== TASK OBJECTIVE ==
Reproduce precisely the lines of the listing below, starting with the line that contains "wall = tree_of(*turned(pot_profile(), POT_SIDES))" and stopping after the line that contains "points = [vertex.co"; include nothing else.
# START OF DATA BLOCK
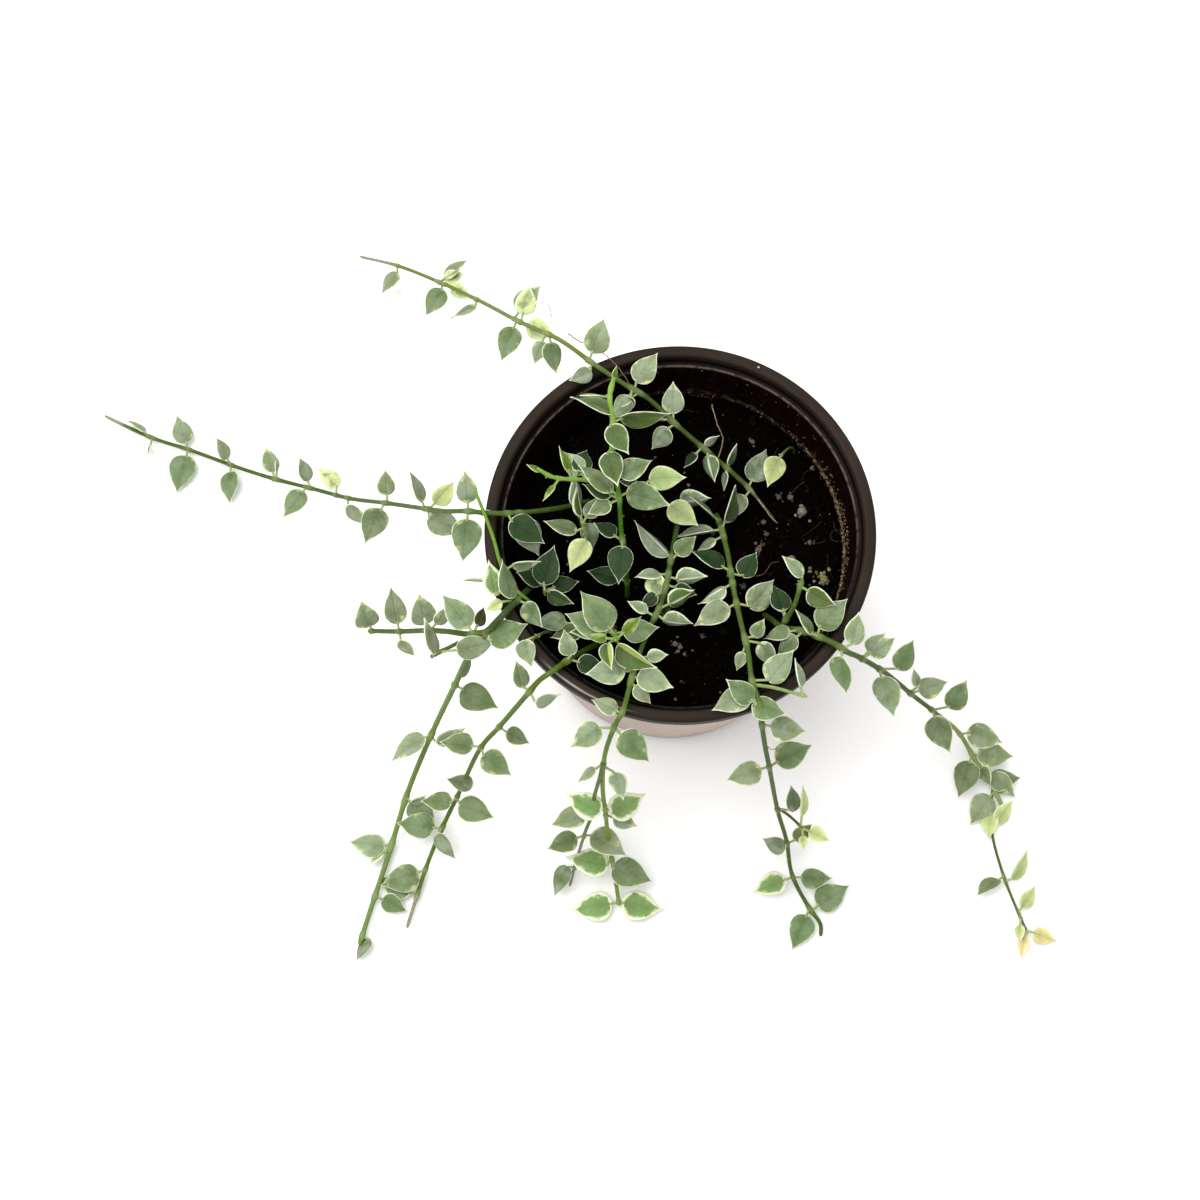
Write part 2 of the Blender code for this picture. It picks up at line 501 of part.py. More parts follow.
def add_object(name, points, faces, look=None):
    mesh = bpy.data.meshes.new(name)
    mesh.from_pydata([tuple(p * MM) for p in np.asarray(points)], [], faces)
    mesh.validate()
    obj = bpy.data.objects.new(name, mesh)
    bpy.context.scene.collection.objects.link(obj)
    if look:
        mesh.materials.append(look)
    return obj


def add_helper(name, solids):
    """One hidden object that holds several closed solids, for a Boolean."""
    points, faces = [], []
    for solid_points, solid_faces in solids:
        offset = len(points)
        points += list(solid_points)
        faces += [tuple(i + offset for i in face) for face in solid_faces]
    obj = add_object(name, points, faces)
    obj.hide_render = True
    obj.display_type = "WIRE"
    return obj


def combine(obj, helper, operation, solver="MANIFOLD"):
    step = obj.modifiers.new(operation.title(), "BOOLEAN")
    step.operation = operation
    step.solver = solver
    step.object = helper


def shade_smooth(obj, degrees):
    for polygon in obj.data.polygons:
        polygon.use_smooth = True
    bm = bmesh.new()
    bm.from_mesh(obj.data)
    for edge in bm.edges:
        edge.smooth = edge.calc_face_angle(0.0) < math.radians(degrees)
    bm.to_mesh(obj.data)
    bm.free()


def build_pot():
    look = material("plastic_brown", (0.045, 0.036, 0.03), 0.5)
    pot = add_object("pot", *turned(pot_profile(), POT_SIDES), look)
    shade_smooth(pot, 30)
    holes = []
    for k in range(DRAIN_HOLES):
        a = 2 * math.pi * k / DRAIN_HOLES
        points, faces = turned([(0, -2.0), (DRAIN_RADIUS, -2.0), (DRAIN_RADIUS, 5.0), (0, 5.0)], 16)
        holes.append((points + [DRAIN_RING * math.cos(a), DRAIN_RING * math.sin(a), 0], faces))
    combine(pot, add_helper("drain_cutter", holes), "DIFFERENCE", "EXACT")


def build_soil(curves):
    top = inner_radius(SOIL_TOP) - SOIL_GAP
    profile = [
        (0.0, FLOOR + SOIL_GAP), (INNER_BASE_RADIUS - 1.0, FLOOR + SOIL_GAP),
        (inner_radius(FLOOR + 3.0) - SOIL_GAP, FLOOR + 3.0), (top, SOIL_TOP - 0.8),
        (top - 2.0, SOIL_TOP + 0.2), (top * 0.75, SOIL_TOP - 0.4), (top * 0.45, SOIL_TOP + 0.3),
        (top * 0.2, SOIL_TOP), (0.0, SOIL_TOP + 0.2),
    ]
    soil = add_object("soil", *turned(profile, 48), material("soil_dark", (0.02, 0.016, 0.012), 0.95))
    shade_smooth(soil, 40)
    pockets = []
    for name, runs in VINES.items():
        for curve, run in zip(curves[name], runs):
            if run["route"][0][2] > SOIL_TOP - 10:
                continue
            below = curve[0][0] - (curve[0][1] - curve[0][0]) * (GAP / curve[1][1])
            inside = [i for i in range(len(curve[0])) if curve[0][i][2] < SOIL_TOP + 2.0]
            line = np.vstack([below, curve[0][:inside[-1] + 2]])
            reach = np.r_[0, np.cumsum(np.linalg.norm(np.diff(line, axis=0), axis=1))]
            pockets.append(stem_solid((line, reach), run["thick"] + GAP + 0.15, sides=8))
    for number, solid in enumerate(pockets):
        combine(soil, add_helper(f"stem_pocket_{number}", [solid]), "DIFFERENCE")


def build_vine(name, runs, curves, poses):
    look = material(name + "_green", (0.17, 0.27, 0.12), 0.42)
    tubes = [stem_solid(curve, run["thick"]) for curve, run in zip(curves, runs)]
    vine = add_object(name, *tubes[0], look)
    shade_smooth(vine, 50)
    leaves = [solid for placed in poses for pose, _, _ in placed for solid in leaf_solids(*pose)]
    for number, solid in enumerate(tubes[1:] + leaves):
        combine(vine, add_helper(f"{name}_joined_{number}", [solid]), "UNION")


def main():
    for obj in list(bpy.data.objects):
        bpy.data.objects.remove(obj)
    wall = tree_of(*turned(pot_profile(), POT_SIDES))
    curves, poses, stuck = settle(VINES, wall)
    for name, index, row in stuck:
        print("no clear place for a leaf on", name, index, row)
    build_pot()
    build_soil(curves)
    for name, runs in VINES.items():
        build_vine(name, runs, curves[name], poses[name])


main()
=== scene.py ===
"""Potted dischidia: a round nursery pot, its soil, and trailing vines with paired fleshy leaves.

Laid out as an add-on and run as a script. Each piece has an operator, and the sidebar lists them.
Settings are in metres, and the plant's own routes and sizes are in millimetres.
"""

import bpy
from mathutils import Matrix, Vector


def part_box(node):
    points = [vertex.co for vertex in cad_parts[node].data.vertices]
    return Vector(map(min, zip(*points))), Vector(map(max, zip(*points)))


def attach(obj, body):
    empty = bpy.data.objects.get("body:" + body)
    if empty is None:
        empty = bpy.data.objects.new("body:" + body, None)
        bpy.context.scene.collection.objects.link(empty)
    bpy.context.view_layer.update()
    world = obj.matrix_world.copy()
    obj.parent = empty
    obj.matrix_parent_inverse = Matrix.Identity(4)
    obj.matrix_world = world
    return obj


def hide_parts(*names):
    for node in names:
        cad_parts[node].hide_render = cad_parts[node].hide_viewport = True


bl_info = {
    "name": "Potted Dischidia",
    "version": (1, 0, 0),
    "blender": (4, 5, 0),
    "location": "View3D > Sidebar > Dischidia",
    "description": "Builds a trailing dischidia in a round nursery pot, with its soil and stage",
    "category": "Add Mesh",
}

import math
from functools import lru_cache

import bpy
import numpy as np
from bpy.props import FloatProperty, FloatVectorProperty, IntProperty, PointerProperty
from mathutils import Vector, noise
from mathutils.bvhtree import BVHTree

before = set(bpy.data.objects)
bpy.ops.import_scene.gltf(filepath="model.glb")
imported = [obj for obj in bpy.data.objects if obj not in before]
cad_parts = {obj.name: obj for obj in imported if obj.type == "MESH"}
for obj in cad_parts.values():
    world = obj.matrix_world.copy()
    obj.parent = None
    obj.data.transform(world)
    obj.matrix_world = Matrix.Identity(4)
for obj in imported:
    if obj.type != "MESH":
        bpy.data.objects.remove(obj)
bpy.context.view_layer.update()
POT_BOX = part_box("pot")

MM = 0.001

# Pot: a turned wall with a flat lip, a step inside the lip and a ring of drain holes.
POT_HEIGHT = 110.0
RIM_RADIUS = 63.5
LIP_WIDTH = 3.9
LIP_DROP = 4.2
LEDGE_RADIUS = 57.6
BASE_RADIUS = 49.0
INNER_BASE_RADIUS = 46.8
FLOOR = 2.4
POT_SIDES = 64
DRAIN_HOLES = 6
DRAIN_RING = 34.0
DRAIN_RADIUS = 4.0
LIP_FOOT = 103.4  # the outer skin's pale colour ends here, under the lip
FLAT_RADIUS = 20.0  # the base keeps its size inside this radius
PROFILE_STEP = 6.0
CRISP_ANGLE = 32.0  # degrees

# Soil: fills the pot to a gently uneven top, clear of the wall.
SOIL_TOP = 85.0
SOIL_GAP = 0.4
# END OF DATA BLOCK
== CORRECT OUTPUT ==
    wall = tree_of(*turned(pot_profile(), POT_SIDES))
    curves, poses, stuck = settle(VINES, wall)
    for name, index, row in stuck:
        print("no clear place for a leaf on", name, index, row)
    build_pot()
    build_soil(curves)
    for name, runs in VINES.items():
        build_vine(name, runs, curves[name], poses[name])


main()
=== scene.py ===
"""Potted dischidia: a round nursery pot, its soil, and trailing vines with paired fleshy leaves.

Laid out as an add-on and run as a script. Each piece has an operator, and the sidebar lists them.
Settings are in metres, and the plant's own routes and sizes are in millimetres.
"""

import bpy
from mathutils import Matrix, Vector


def part_box(node):
    points = [vertex.co for vertex in cad_parts[node].data.vertices]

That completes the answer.